STATED PROBLEM → Copy each line of the records that contains the word "this".

Entries from a dataset

* * *

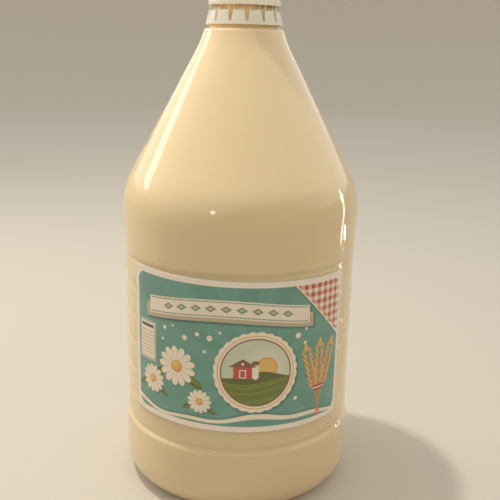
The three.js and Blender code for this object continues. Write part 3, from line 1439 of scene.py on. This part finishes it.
@dataclass
class Milk:
    """The milk, which reaches just into the wall so that no gap shows."""

    form: BottleForm = field(default_factory=BottleForm)
    inset: float = 0.5 * MM
    meniscus: float = 0.9 * MM
    meniscus_angles: tuple[float, ...] = (0.0, 0.4, 0.8, 1.2, QUARTER_TURN)
    surface_rings: tuple[float, ...] = (0.6, 0.3, 0.0)
    sides: int = 144
    step: float = 0.6 * MM
    finish: Finish = field(default_factory=CreamMilk)

    @property
    def level(self) -> float:
        """Height of the milk's surface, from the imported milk."""
        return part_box("milk")[1][2]

    def build(self, turner: Turner) -> bpy.types.Object:
        """Make the milk up to its level, with a curved edge at the neck.

        Args:
            turner: The tree that turns outlines.

        Returns:
            The milk.
        """
        outline = self.form.outline(self.inset, self.step)
        edge_r = outline[-1][0]
        curl = self.meniscus
        rim = [
            (edge_r - curl * (1 - math.cos(a)), self.level - curl * math.sin(a))
            for a in self.meniscus_angles
        ]
        flat = [(edge_r * share, self.level - curl) for share in self.surface_rings]
        made = turner.piece(
            "milk_fill", outline + rim + flat, self.sides, self.form.grooves, self.finish.material()
        )
        add_to_object(made, "milk", slot=Slot.MILK)
        return made


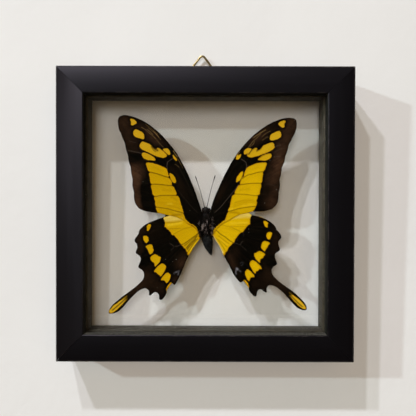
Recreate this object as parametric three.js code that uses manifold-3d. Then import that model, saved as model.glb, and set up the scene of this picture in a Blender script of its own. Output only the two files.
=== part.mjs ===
// A swallowtail butterfly mounted between two panes of glass in a small black wooden frame,
// with a triangular wire ring on the back to hang it by.
//
// Millimetres, +Z up, +X to the viewer's right, +Y into the wall. The origin is the centre of the
// bottom rail's underside, at half the frame's depth, so the front face is at y = -11.

import * as THREE from 'three';
import * as BufferGeometryUtils from 'three/addons/utils/BufferGeometryUtils.js';
import Module from 'manifold-3d';

const wasm = await Module();
wasm.setup();

// ---------------------------------------------------------------- driving dimensions
const FRAME_W = 130.0;          // outside width
const FRAME_H = 128.8;          // outside height
const FRAME_D = 22.0;           // front face to back face
const LIP_OPEN_W = 106.2;       // opening inside the front lip
const LIP_OPEN_H = 105.0;
const LIP_D = 5.0;              // depth of the lip
const WOOD_BACK_W = 9.0;        // width of the rails behind the lip
const EDGE = 0.5;               // eased front edges
const MITRE_GAP = 0.21;         // along each rail, leaves a 0.3 mm joint
const GAP = 0.3;                // fitting gap between neighbouring pieces

const PANE_T = 2.0;             // both panes
const PANE_CLEAR = 0.4;         // pane edge to rabbet wall
const SPACER_OPEN_W = 105.3;    // opening inside the spacer strips
const SPACER_OPEN_H = 104.5;
const SPACER_D = 9.6;           // depth of the spacer strips

const RING_WIRE_R = 0.52;       // hanger wire
const RING_X = -1.75;           // the hanger sits a little left of the centre
const RING_HALF_BASE = 10.6;    // centre line of the wire, half of the base
const RING_BASE_Z = FRAME_H - 2.7;
const RING_APEX_Z = FRAME_H / 2 + 75.55 - RING_WIRE_R;
const STRAP_W = 5.0;
const STRAP_T = 0.55;           // brass sheet of the strap
const SCREW_R = 0.9;

// depth below the front face, for each layer
const FRONT_PANE_T0 = LIP_D + GAP;
const SPACER_T0 = FRONT_PANE_T0 + PANE_T + GAP;
const BACK_PANE_T0 = SPACER_T0 + SPACER_D + GAP;
const POINT_T0 = BACK_PANE_T0 + PANE_T + GAP;
const STRAP_T0 = FRAME_D + GAP;
const RING_T = STRAP_T0 + STRAP_T + GAP + RING_WIRE_R;

const FOREWING_T0 = 8.55;
const HINDWING_T0 = 9.15;
const WING_T = 0.3;

const CZ = FRAME_H / 2;                       // height of the frame's centre
const yOf = (t) => t - FRAME_D / 2;           // depth below the front face to y

// ---------------------------------------------------------------- materials
const mat = (color, roughness, metalness = 0, extra = {}) =>
  new THREE.MeshStandardMaterial({ color, roughness, metalness, ...extra });
const blackWood = () => mat(0x141216, 0.45);
const spacerBoard = () => mat(0x3a372f, 0.7);
const clearGlass = () => mat(0xf4f8f6, 0.03, 0, { transparent: true, opacity: 0.25 });
const wingScales = () => mat(0x0f0c0a, 0.75);
const bodyHair = () => mat(0x15120f, 0.8);
const brass = () => mat(0xb08a4a, 0.35, 1);
const steel = () => mat(0x8a8a8c, 0.4, 1);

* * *

EXERCISE RESULT →
The three.js and Blender code for this object continues. Write part 3, from line 1439 of scene.py on. This part finishes it.
Recreate this object as parametric three.js code that uses manifold-3d. Then import that model, saved as model.glb, and set up the scene of this picture in a Blender script of its own. Output only the two files.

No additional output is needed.